Multiscale analysis of active seed dispersal contributes to resolving Reid's paradox

Reid's paradox is the mismatch between theoretical estimates of invasion rates for plants and observed rates of plant migration, particularly in the Holocene postglacial migration northwards. While Reid couched his paradox in terms of the migration of oaks in Great Britain, observers have documented the same problem in a wide variety of species. In almost all cases, these authors suggest that occasional, long-distance events, probably mitigated by active dispersal factors (ants, birds, rodents) are responsible. Clark and co-workers have shown that order statistics can bridge the gap between theory and predictions, essentially using fat-tailed dispersal kernels raised to high powers corresponding to rare, distant dispersal events.
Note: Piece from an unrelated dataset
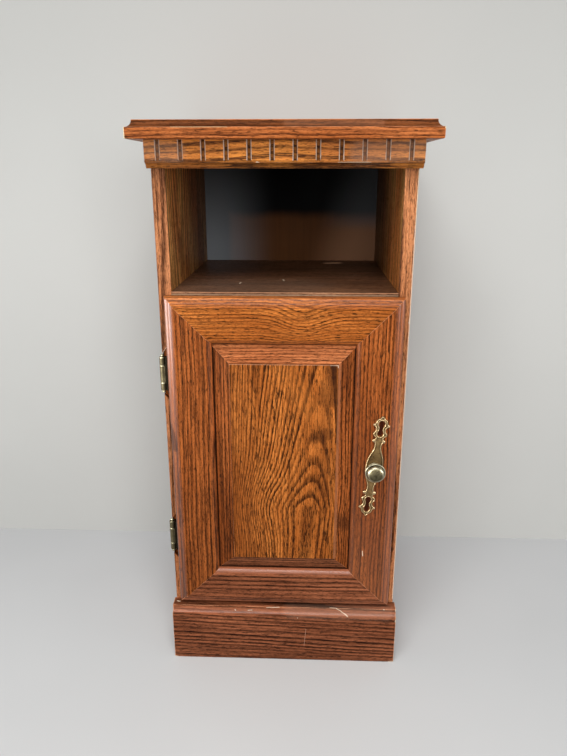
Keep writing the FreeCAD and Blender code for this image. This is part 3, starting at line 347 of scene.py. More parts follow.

However, the spatial caching structure induced by most active dispersers has not been specifically examined. In this paper we develop a complementary approach to order statistics, based on the theory of homogenization, to describe the long-distance dispersal probabilities of seeds. The homogenization approach includes the spatial structure of active dispersal explicitly, and generates a corrective factor to current estimates of migration rates. This corrective factor is the caching scale ratio, the ratio of mean scatter-hoard size to mean separation between cache sites, and is, in principle. directly observable. The methodology is not limited to animal dispersers and can be used to address any set of dispersal agencies operating at differing scales, in one or more spatial dimensions. This approach is tested for three dispersal mutualisms where Reid's paradox is known to operate: harvester ant/wild ginger, Blue Jay/ oaks, and nutcracker/stone pine. Migration rates predicted using the homogenized approach compare favorably with estimates for tree species based on the paleo-ecological record. However, these rates do not seem to explain the Holocene migration of wild ginger.